Data extract>
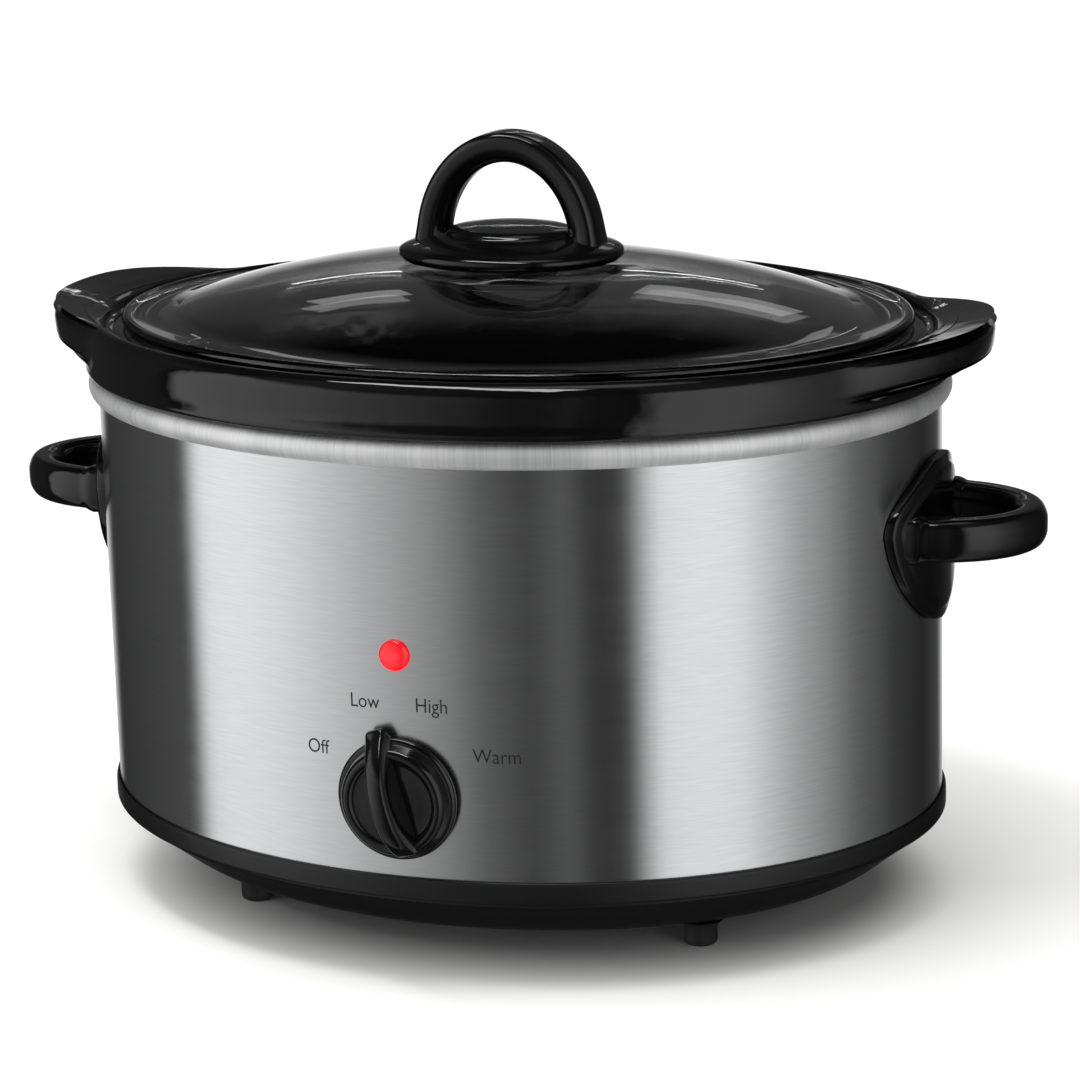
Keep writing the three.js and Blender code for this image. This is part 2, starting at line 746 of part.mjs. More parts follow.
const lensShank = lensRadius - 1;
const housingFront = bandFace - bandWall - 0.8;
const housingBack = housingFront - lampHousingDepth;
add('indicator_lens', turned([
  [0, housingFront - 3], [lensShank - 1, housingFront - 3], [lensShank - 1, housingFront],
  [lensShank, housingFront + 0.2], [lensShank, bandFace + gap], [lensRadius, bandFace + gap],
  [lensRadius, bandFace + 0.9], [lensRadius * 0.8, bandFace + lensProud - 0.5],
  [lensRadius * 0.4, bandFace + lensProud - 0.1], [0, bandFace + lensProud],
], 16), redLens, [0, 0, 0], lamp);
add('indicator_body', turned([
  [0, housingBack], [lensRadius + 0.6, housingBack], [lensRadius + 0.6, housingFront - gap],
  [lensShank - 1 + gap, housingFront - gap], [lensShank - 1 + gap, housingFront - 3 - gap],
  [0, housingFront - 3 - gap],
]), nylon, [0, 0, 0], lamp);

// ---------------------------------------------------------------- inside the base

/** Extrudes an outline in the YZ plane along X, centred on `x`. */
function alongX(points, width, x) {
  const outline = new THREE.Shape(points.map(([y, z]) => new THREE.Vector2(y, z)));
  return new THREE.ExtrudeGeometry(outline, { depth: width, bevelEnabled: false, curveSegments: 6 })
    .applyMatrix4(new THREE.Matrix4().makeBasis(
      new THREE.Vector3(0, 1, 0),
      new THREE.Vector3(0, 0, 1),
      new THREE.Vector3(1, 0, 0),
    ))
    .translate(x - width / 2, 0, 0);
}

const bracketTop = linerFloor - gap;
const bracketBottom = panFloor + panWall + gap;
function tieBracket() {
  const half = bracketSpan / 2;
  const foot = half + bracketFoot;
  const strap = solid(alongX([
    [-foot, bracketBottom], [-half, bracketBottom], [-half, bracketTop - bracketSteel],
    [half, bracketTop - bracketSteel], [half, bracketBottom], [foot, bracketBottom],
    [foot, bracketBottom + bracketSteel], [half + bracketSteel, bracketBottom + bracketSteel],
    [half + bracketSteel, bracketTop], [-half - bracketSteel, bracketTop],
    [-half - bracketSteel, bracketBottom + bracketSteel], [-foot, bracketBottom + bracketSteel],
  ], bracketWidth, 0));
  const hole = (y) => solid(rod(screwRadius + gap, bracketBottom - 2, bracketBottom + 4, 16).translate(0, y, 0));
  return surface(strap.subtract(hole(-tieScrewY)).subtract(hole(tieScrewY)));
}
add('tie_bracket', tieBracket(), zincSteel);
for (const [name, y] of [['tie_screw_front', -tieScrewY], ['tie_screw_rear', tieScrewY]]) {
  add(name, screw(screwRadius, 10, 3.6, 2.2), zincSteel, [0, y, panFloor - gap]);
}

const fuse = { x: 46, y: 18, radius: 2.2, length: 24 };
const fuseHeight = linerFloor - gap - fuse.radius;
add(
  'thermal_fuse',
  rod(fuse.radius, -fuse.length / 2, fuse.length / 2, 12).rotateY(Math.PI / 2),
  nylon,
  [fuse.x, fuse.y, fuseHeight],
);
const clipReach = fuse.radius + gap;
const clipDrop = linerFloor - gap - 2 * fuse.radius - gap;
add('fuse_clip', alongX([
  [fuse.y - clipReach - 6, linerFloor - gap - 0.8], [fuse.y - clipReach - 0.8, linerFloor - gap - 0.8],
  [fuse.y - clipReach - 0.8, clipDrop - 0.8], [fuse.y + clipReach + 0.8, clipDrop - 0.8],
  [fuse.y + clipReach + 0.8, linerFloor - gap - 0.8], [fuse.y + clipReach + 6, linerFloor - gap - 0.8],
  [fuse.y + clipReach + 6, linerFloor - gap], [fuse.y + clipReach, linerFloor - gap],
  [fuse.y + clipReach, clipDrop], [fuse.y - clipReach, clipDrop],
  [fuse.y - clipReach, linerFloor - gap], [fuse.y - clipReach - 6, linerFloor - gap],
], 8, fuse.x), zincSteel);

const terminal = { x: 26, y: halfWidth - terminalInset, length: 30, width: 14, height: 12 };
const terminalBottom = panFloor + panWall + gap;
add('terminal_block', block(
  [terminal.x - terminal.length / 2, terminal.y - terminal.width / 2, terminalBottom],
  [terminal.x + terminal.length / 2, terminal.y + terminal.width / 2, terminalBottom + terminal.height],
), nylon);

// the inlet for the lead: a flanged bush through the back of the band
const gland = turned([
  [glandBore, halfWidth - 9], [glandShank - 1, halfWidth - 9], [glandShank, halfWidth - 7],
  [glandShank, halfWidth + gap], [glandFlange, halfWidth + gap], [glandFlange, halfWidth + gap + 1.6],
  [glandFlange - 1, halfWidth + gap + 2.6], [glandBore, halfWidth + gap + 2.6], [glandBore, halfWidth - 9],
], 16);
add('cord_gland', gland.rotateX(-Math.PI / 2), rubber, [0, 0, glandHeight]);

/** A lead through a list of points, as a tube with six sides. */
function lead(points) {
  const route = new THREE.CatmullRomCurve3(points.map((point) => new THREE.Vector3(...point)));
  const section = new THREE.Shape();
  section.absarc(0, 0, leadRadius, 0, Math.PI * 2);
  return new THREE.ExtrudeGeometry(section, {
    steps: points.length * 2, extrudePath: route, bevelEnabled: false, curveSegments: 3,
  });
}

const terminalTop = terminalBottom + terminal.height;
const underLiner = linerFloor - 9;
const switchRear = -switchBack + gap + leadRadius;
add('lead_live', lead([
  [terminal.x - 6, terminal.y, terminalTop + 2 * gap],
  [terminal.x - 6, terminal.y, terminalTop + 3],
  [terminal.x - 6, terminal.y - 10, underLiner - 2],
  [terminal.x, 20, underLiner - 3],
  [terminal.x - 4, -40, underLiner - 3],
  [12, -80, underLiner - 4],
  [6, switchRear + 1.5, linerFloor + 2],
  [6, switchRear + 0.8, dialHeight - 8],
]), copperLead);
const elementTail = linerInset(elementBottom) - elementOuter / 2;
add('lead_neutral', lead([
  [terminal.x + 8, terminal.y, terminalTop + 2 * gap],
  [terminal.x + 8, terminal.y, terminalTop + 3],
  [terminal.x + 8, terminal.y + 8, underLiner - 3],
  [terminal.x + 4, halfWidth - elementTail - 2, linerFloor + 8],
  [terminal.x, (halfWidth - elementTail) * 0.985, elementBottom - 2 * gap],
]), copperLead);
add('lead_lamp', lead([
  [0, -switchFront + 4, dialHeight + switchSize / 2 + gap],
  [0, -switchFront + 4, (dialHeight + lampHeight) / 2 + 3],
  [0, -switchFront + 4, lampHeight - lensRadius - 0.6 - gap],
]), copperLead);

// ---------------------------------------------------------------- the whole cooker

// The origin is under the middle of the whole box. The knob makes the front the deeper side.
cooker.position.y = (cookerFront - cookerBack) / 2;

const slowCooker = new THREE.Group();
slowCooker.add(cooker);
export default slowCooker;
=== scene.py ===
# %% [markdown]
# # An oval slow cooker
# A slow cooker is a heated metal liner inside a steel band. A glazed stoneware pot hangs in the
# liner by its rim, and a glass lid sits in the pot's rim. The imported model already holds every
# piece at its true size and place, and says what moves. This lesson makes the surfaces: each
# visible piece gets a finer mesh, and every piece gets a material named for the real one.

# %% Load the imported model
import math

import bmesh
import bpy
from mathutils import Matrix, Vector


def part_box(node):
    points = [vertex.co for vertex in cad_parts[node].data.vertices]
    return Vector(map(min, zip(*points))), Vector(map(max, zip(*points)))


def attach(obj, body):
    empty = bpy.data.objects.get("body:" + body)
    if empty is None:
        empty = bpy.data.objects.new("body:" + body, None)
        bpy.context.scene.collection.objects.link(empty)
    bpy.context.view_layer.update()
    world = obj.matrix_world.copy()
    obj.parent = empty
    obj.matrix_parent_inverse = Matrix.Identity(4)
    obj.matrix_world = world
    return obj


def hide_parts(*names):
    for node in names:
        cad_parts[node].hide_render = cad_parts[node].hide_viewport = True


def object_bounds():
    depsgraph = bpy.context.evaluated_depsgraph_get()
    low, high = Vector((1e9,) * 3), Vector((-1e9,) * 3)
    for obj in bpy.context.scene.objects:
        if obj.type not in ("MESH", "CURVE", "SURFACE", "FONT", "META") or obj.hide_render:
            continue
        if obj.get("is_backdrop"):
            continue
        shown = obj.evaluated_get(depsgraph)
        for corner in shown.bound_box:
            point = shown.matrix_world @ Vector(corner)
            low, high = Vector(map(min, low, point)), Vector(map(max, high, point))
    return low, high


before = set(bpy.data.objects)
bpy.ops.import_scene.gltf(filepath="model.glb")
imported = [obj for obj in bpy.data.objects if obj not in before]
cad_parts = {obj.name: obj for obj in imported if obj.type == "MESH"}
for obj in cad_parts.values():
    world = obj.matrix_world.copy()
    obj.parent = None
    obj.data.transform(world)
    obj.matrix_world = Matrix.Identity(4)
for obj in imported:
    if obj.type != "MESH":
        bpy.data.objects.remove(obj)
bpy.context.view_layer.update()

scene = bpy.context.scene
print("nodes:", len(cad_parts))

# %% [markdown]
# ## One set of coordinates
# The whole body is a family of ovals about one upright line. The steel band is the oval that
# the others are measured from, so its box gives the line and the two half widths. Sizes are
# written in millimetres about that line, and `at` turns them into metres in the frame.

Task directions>
Gather each line of the listing that holds the string "update".

Expected output>
    bpy.context.view_layer.update()
bpy.context.view_layer.update()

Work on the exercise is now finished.